▸ **AIM OF THE TASK**: Copy the data below exactly.

▸ **EXERCISE INPUT**:
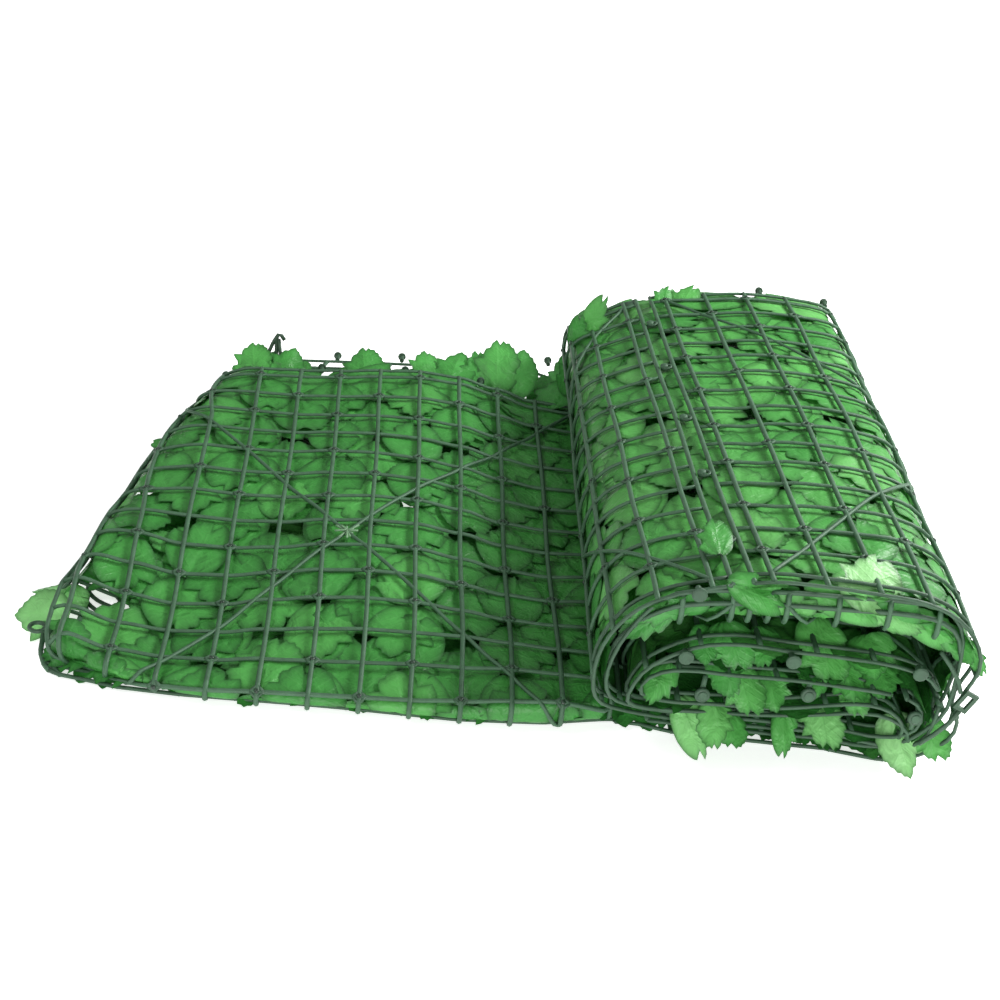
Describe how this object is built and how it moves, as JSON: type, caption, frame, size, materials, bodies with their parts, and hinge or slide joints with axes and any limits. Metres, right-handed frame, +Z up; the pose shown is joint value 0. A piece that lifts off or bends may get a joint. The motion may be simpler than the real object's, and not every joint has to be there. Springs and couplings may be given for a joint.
{
  "type": "artificial leaf privacy screen",
  "caption": "Partly unrolled strip of square plastic mesh with artificial leaves on one face, folded in half and rolled up, used to screen a fence or balcony.",
  "frame": {"origin": "middle of the box's underside, on the surface that the screen lies on", "axes": "+X along the strip towards the roll, +Y along the roll's axis towards its back end, +Z up"},
  "size_m": [0.5794, 0.5182, 0.137],
  "materials": {
    "leaves": "satin printed polyester leaves, creased along their veins",
    "mesh_plastic": "dark green moulded plastic with a slight sheen"
  },
  "bodies": {
    "root": {"roll": "leaves", "loose_end_upper": "leaves", "loose_end_lower": "leaves", "stud_flat_back_1": "mesh_plastic", "stud_flat_back_2": "mesh_plastic", "stud_flat_back_3": "mesh_plastic", "stud_end_back_1": "mesh_plastic", "stud_end_back_2": "mesh_plastic", "stud_end_back_3": "mesh_plastic", "stud_roll_back_1": "mesh_plastic", "stud_roll_back_2": "mesh_plastic", "stud_roll_front_1": "mesh_plastic", "stud_roll_front_2": "mesh_plastic", "stud_roll_front_3": "mesh_plastic", "stud_roll_front_4": "mesh_plastic", "ring_free_end": "mesh_plastic", "corner_frame": "mesh_plastic"}
  },
  "joints": []
}
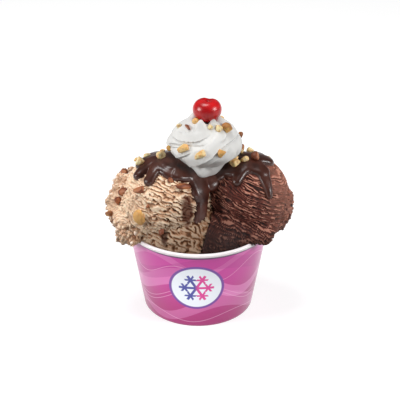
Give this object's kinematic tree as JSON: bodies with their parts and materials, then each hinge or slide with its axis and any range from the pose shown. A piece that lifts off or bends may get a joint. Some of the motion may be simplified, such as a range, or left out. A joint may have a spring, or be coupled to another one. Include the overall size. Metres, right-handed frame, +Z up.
{
  "type": "ice cream sundae",
  "caption": "Ice cream sundae in a paper cup: praline and chocolate scoops under hot fudge, whipped cream, chopped nuts and a cherry.",
  "frame": {"origin": "centre of the cup's foot on the table, under the middle of the bounding box", "axes": "+Z up along the cup's axis, the scoops side by side along X with the praline scoop at -X, the shown front faces -Y"},
  "size_m": [0.1275, 0.1, 0.1495],
  "materials": {
    "cup_wall": "thin film-coated paper, printed in magenta and pale pink outside, white rolled rim",
    "cup_base": "uncoated white paper disc",
    "praline_scoop": "frozen praline ice cream with torn, frosty ridges",
    "chocolate_scoop": "frozen chocolate ice cream with fine drag lines",
    "hot_fudge": "wet dark chocolate fudge, glossy",
    "whipped_cream": "soft white whipped cream with a satin surface",
    "cherry": "syrup-wet bright red skin"
  },
  "bodies": {
    "root": {"cup_wall": "cup_wall", "cup_base": "cup_base", "praline_scoop": "praline_scoop", "chocolate_scoop": "chocolate_scoop", "hot_fudge": "hot_fudge", "whipped_cream": "whipped_cream", "cherry": "cherry"}
  },
  "joints": []
}
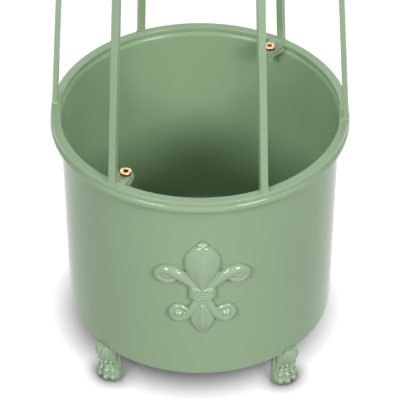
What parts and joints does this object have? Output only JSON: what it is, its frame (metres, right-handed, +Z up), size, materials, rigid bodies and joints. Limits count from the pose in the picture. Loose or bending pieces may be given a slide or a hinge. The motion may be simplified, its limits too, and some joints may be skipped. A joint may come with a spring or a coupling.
{
  "type": "planter with trellis",
  "caption": "Round sheet-metal floor planter on paw feet, with a lily ornament and a tapering cage trellis screwed to its rolled rim.",
  "frame": {"origin": "on the floor at the pot's axis", "axes": "+Z up along the pot's axis, the ornament faces -Y, +X to the right of it"},
  "size_m": [0.3, 0.3, 1.2456],
  "materials": {
    "pot_coat": "smooth satin powder coat, sage green",
    "casting_coat": "satin powder coat over a casting, sage green",
    "trellis_coat": "satin powder coat, sage green",
    "lug_coat": "satin powder coat, sage green",
    "zinc_steel": "bright zinc",
    "screw_brass": "brass plated, satin"
  },
  "bodies": {
    "pot": {"pot_wall": "pot_coat", "pot_floor": "pot_coat", "paw_foot_rear_right": "casting_coat", "paw_foot_rear_left": "casting_coat", "paw_foot_front_left": "casting_coat", "paw_foot_front_right": "casting_coat", "foot_screws": "zinc_steel", "fleur_ornament": "casting_coat", "ornament_screws": "zinc_steel", "pot_lug_front": "lug_coat", "pot_lug_rear": "lug_coat", "lug_nuts": "lug_coat"},
    "trellis": {"trellis_lug_front": "trellis_coat", "trellis_lug_rear": "trellis_coat", "base_ring": "trellis_coat", "upright_1": "trellis_coat", "upright_2": "trellis_coat", "upright_3": "trellis_coat", "upright_4": "trellis_coat", "upright_5": "trellis_coat", "upright_6": "trellis_coat", "hoop_lower": "trellis_coat", "hoop_upper": "trellis_coat", "shoulder_ring": "trellis_coat", "crown_rib_1": "trellis_coat", "crown_rib_2": "trellis_coat", "crown_rib_3": "trellis_coat", "crown_rib_4": "trellis_coat", "crown_rib_5": "trellis_coat", "crown_rib_6": "trellis_coat", "crown_collar": "casting_coat", "crown_nut": "zinc_steel", "finial": "casting_coat"},
    "screw_front": {"lug_screw_front": "screw_brass"},
    "screw_rear": {"lug_screw_rear": "screw_brass"}
  },
  "joints": [
    {"name": "trellis_lift", "type": "slide", "parent": "pot", "child": "trellis", "axis": [0, 0, 1], "range_m": [0, 0.04]},
    {"name": "screw_front_out", "type": "slide", "parent": "trellis", "child": "screw_front", "axis": [0, 0, 1], "range_m": [0, 0.02]},
    {"name": "screw_rear_out", "type": "slide", "parent": "trellis", "child": "screw_rear", "axis": [0, 0, 1], "range_m": [0, 0.02]}
  ]
}
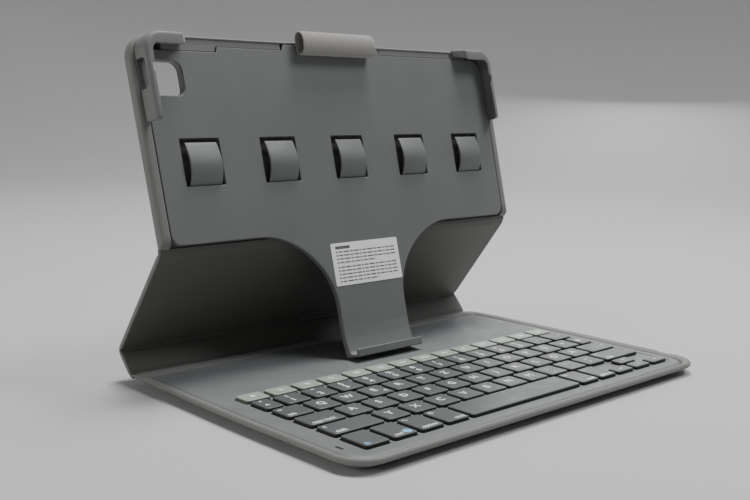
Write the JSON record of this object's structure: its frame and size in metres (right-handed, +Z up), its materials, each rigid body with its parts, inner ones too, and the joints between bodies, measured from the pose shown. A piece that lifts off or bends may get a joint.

▸ **ANSWER TO THIS TASK**:
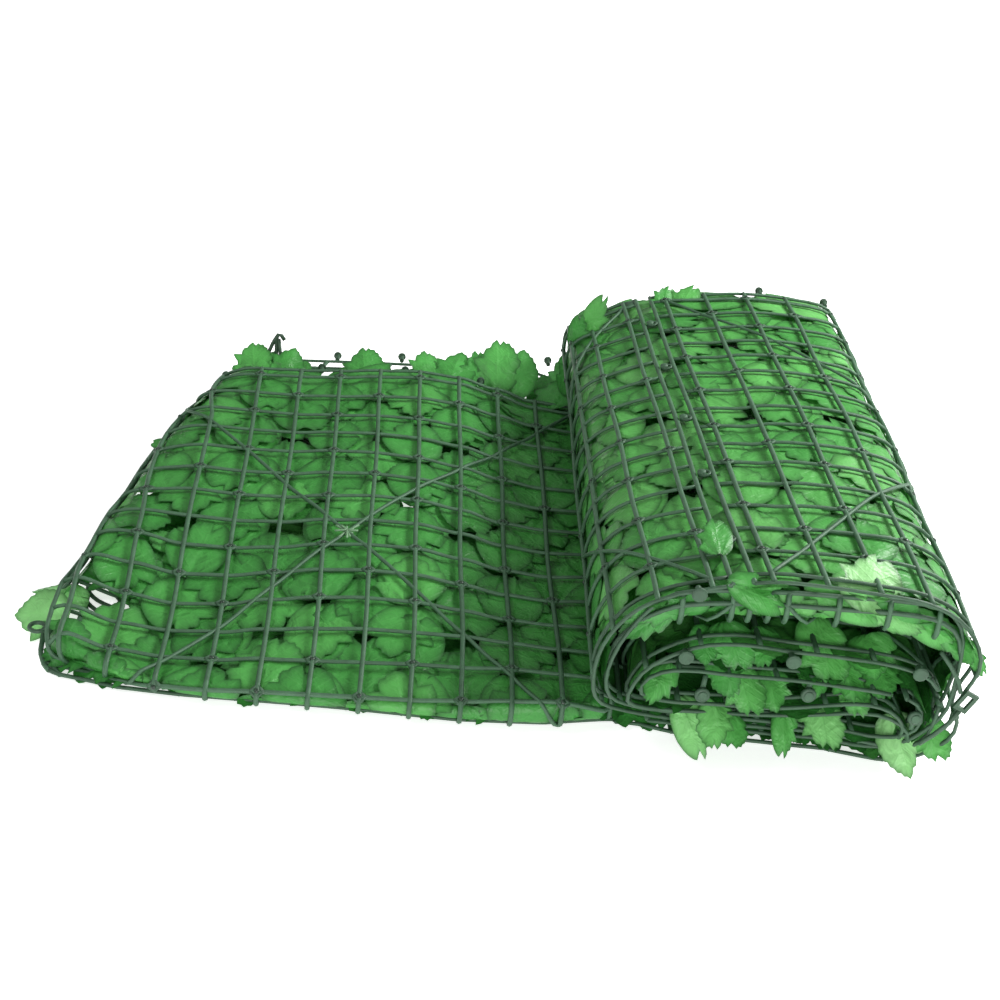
Describe how this object is built and how it moves, as JSON: type, caption, frame, size, materials, bodies with their parts, and hinge or slide joints with axes and any limits. Metres, right-handed frame, +Z up; the pose shown is joint value 0. A piece that lifts off or bends may get a joint. The motion may be simpler than the real object's, and not every joint has to be there. Springs and couplings may be given for a joint.
{
  "type": "artificial leaf privacy screen",
  "caption": "Partly unrolled strip of square plastic mesh with artificial leaves on one face, folded in half and rolled up, used to screen a fence or balcony.",
  "frame": {"origin": "middle of the box's underside, on the surface that the screen lies on", "axes": "+X along the strip towards the roll, +Y along the roll's axis towards its back end, +Z up"},
  "size_m": [0.5794, 0.5182, 0.137],
  "materials": {
    "leaves": "satin printed polyester leaves, creased along their veins",
    "mesh_plastic": "dark green moulded plastic with a slight sheen"
  },
  "bodies": {
    "root": {"roll": "leaves", "loose_end_upper": "leaves", "loose_end_lower": "leaves", "stud_flat_back_1": "mesh_plastic", "stud_flat_back_2": "mesh_plastic", "stud_flat_back_3": "mesh_plastic", "stud_end_back_1": "mesh_plastic", "stud_end_back_2": "mesh_plastic", "stud_end_back_3": "mesh_plastic", "stud_roll_back_1": "mesh_plastic", "stud_roll_back_2": "mesh_plastic", "stud_roll_front_1": "mesh_plastic", "stud_roll_front_2": "mesh_plastic", "stud_roll_front_3": "mesh_plastic", "stud_roll_front_4": "mesh_plastic", "ring_free_end": "mesh_plastic", "corner_frame": "mesh_plastic"}
  },
  "joints": []
}
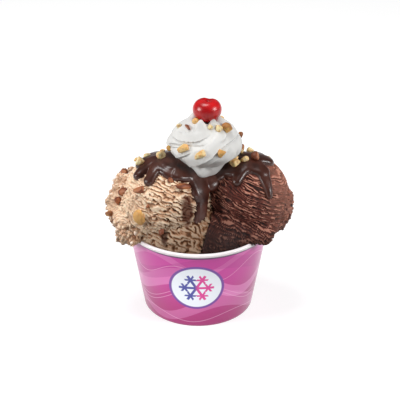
Give this object's kinematic tree as JSON: bodies with their parts and materials, then each hinge or slide with its axis and any range from the pose shown. A piece that lifts off or bends may get a joint. Some of the motion may be simplified, such as a range, or left out. A joint may have a spring, or be coupled to another one. Include the overall size. Metres, right-handed frame, +Z up.
{
  "type": "ice cream sundae",
  "caption": "Ice cream sundae in a paper cup: praline and chocolate scoops under hot fudge, whipped cream, chopped nuts and a cherry.",
  "frame": {"origin": "centre of the cup's foot on the table, under the middle of the bounding box", "axes": "+Z up along the cup's axis, the scoops side by side along X with the praline scoop at -X, the shown front faces -Y"},
  "size_m": [0.1275, 0.1, 0.1495],
  "materials": {
    "cup_wall": "thin film-coated paper, printed in magenta and pale pink outside, white rolled rim",
    "cup_base": "uncoated white paper disc",
    "praline_scoop": "frozen praline ice cream with torn, frosty ridges",
    "chocolate_scoop": "frozen chocolate ice cream with fine drag lines",
    "hot_fudge": "wet dark chocolate fudge, glossy",
    "whipped_cream": "soft white whipped cream with a satin surface",
    "cherry": "syrup-wet bright red skin"
  },
  "bodies": {
    "root": {"cup_wall": "cup_wall", "cup_base": "cup_base", "praline_scoop": "praline_scoop", "chocolate_scoop": "chocolate_scoop", "hot_fudge": "hot_fudge", "whipped_cream": "whipped_cream", "cherry": "cherry"}
  },
  "joints": []
}
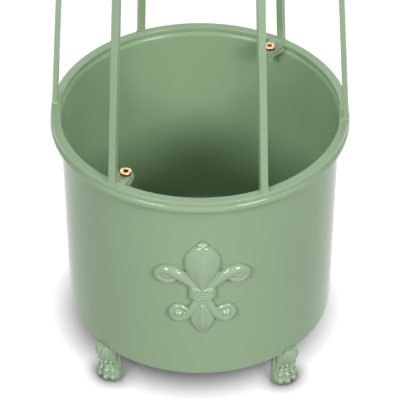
What parts and joints does this object have? Output only JSON: what it is, its frame (metres, right-handed, +Z up), size, materials, rigid bodies and joints. Limits count from the pose in the picture. Loose or bending pieces may be given a slide or a hinge. The motion may be simplified, its limits too, and some joints may be skipped. A joint may come with a spring or a coupling.
{
  "type": "planter with trellis",
  "caption": "Round sheet-metal floor planter on paw feet, with a lily ornament and a tapering cage trellis screwed to its rolled rim.",
  "frame": {"origin": "on the floor at the pot's axis", "axes": "+Z up along the pot's axis, the ornament faces -Y, +X to the right of it"},
  "size_m": [0.3, 0.3, 1.2456],
  "materials": {
    "pot_coat": "smooth satin powder coat, sage green",
    "casting_coat": "satin powder coat over a casting, sage green",
    "trellis_coat": "satin powder coat, sage green",
    "lug_coat": "satin powder coat, sage green",
    "zinc_steel": "bright zinc",
    "screw_brass": "brass plated, satin"
  },
  "bodies": {
    "pot": {"pot_wall": "pot_coat", "pot_floor": "pot_coat", "paw_foot_rear_right": "casting_coat", "paw_foot_rear_left": "casting_coat", "paw_foot_front_left": "casting_coat", "paw_foot_front_right": "casting_coat", "foot_screws": "zinc_steel", "fleur_ornament": "casting_coat", "ornament_screws": "zinc_steel", "pot_lug_front": "lug_coat", "pot_lug_rear": "lug_coat", "lug_nuts": "lug_coat"},
    "trellis": {"trellis_lug_front": "trellis_coat", "trellis_lug_rear": "trellis_coat", "base_ring": "trellis_coat", "upright_1": "trellis_coat", "upright_2": "trellis_coat", "upright_3": "trellis_coat", "upright_4": "trellis_coat", "upright_5": "trellis_coat", "upright_6": "trellis_coat", "hoop_lower": "trellis_coat", "hoop_upper": "trellis_coat", "shoulder_ring": "trellis_coat", "crown_rib_1": "trellis_coat", "crown_rib_2": "trellis_coat", "crown_rib_3": "trellis_coat", "crown_rib_4": "trellis_coat", "crown_rib_5": "trellis_coat", "crown_rib_6": "trellis_coat", "crown_collar": "casting_coat", "crown_nut": "zinc_steel", "finial": "casting_coat"},
    "screw_front": {"lug_screw_front": "screw_brass"},
    "screw_rear": {"lug_screw_rear": "screw_brass"}
  },
  "joints": [
    {"name": "trellis_lift", "type": "slide", "parent": "pot", "child": "trellis", "axis": [0, 0, 1], "range_m": [0, 0.04]},
    {"name": "screw_front_out", "type": "slide", "parent": "trellis", "child": "screw_front", "axis": [0, 0, 1], "range_m": [0, 0.02]},
    {"name": "screw_rear_out", "type": "slide", "parent": "trellis", "child": "screw_rear", "axis": [0, 0, 1], "range_m": [0, 0.02]}
  ]
}
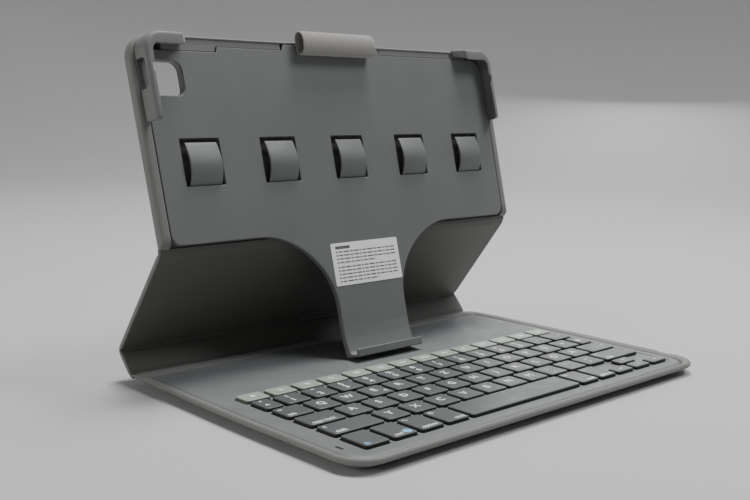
Write the JSON record of this object's structure: its frame and size in metres (right-handed, +Z up), its materials, each rigid body with its parts, inner ones too, and the joints between bodies, measured from the pose shown. A piece that lifts off or bends may get a joint.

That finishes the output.